I have done these benchmarks on my laptop.
I have a fairly strong laptop with an 12th Gen Intel i7-1265U (12) @ 4.800GHz and 32GBs of ram, but I don't think I can measure stuff like compile time and runtime effectively. Just the heat of the laptop can add or remove whole percents from the compile time and exec time. I tried to conduct these measurements in a way so each benchmark session begins at the same state but it is really hard.
When running `llvm-lit` only the runtime results change. The compile time is decided when running `ninja`.
So basically when comparing exec time, then there was really 20 result merged and compared, but when comparing the compile time results there was rather just 5 results merged and compared. So basically after the code size, which is a fairly static thing (you can a code with compiler 100 time with a the same compiler you get the same code size each time) the execution time is the most accurate result.
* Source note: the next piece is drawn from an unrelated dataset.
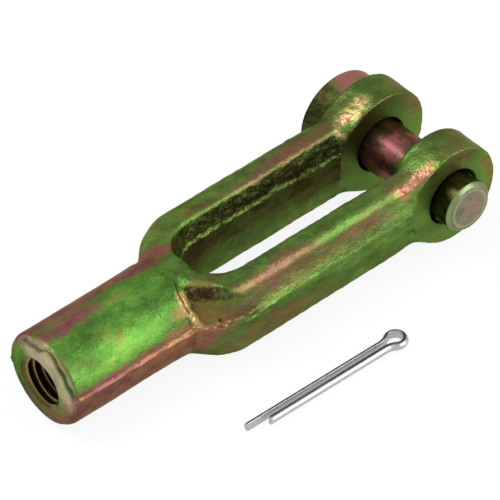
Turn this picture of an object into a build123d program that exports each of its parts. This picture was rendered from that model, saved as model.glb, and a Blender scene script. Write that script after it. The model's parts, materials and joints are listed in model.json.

I don't have better equipment right now. Also I have only checked the x86-64 target that is not that prone to patterns like the one addressed by this patch. I think the best would be to try this out on arm or riscv and do the compilation in a more consistent environment.

### Also one more possible improvement:
Since I only build the ddg when needed, now we don't have to deal with register renames after the ddg build so this whole thing can be done in one stage again.
I will try that that may reduce compile time further.

https://github.com/llvm/llvm-project/pull/105562